Just as God arranged that all who were bitten by serpents could gaze upon the bronze serpent and by spared, so God arranged that His own Son, Jesus Christ, would be lifted up on a cross; to look on Christ, and believe, brings healing from sin, a healing that, if continuing, leads to life with Christ in Eternity.
Christ wants us all to know how deeply He rejoices in our devotion to 'Our Lady of Sorrows'. It was the Father Who made Mary worthy to be mother of Jesus, gave her the courage to persevere even through her Son's Passion - and so to enjoy His Resurrection.
Whether we are Christian or non-Christian, we cannot be saved if we are guilty of grave sin and refuse to repent. God gives constant helps to human beings, including those who do not know His Son Jesus, to help them to do good.
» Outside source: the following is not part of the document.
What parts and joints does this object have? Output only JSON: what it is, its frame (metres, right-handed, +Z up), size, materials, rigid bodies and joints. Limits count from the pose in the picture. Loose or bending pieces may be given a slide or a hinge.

Though minds have been darkened by original sin, all people can realise, through reflection, and use of their conscience, if they are willing, that certain things are wrong: stealing, murder, rape, slander, betrayal, and much more.
St. Therese of Liseux was overjoyed that her relics had inspired people to have greater devotion to God; yet the gaze of the faithful should eventually turn from relics to the Church's greatest treasure: Jesus Christ Himself, sacramentally Present in the Blessed Sacrament, in the tabernacle, as here, in Westminster Cathedral.
From the life of Christ on earth, and from His death and Resurrection, has come a surging river of grace, which is the Church with her Sacraments. If we swim in that river, we can be carried to Heaven; but if we separate ourselves from her by our dissent and disbelief it's as if we climb out of that river - to sit on the banks, and then complain.
Union with God is only achieved in and through the Person of Jesus Christ, the Incarnate Son of God, and not through any self-chosen method of our own, whether arduous tasks or terrible penances.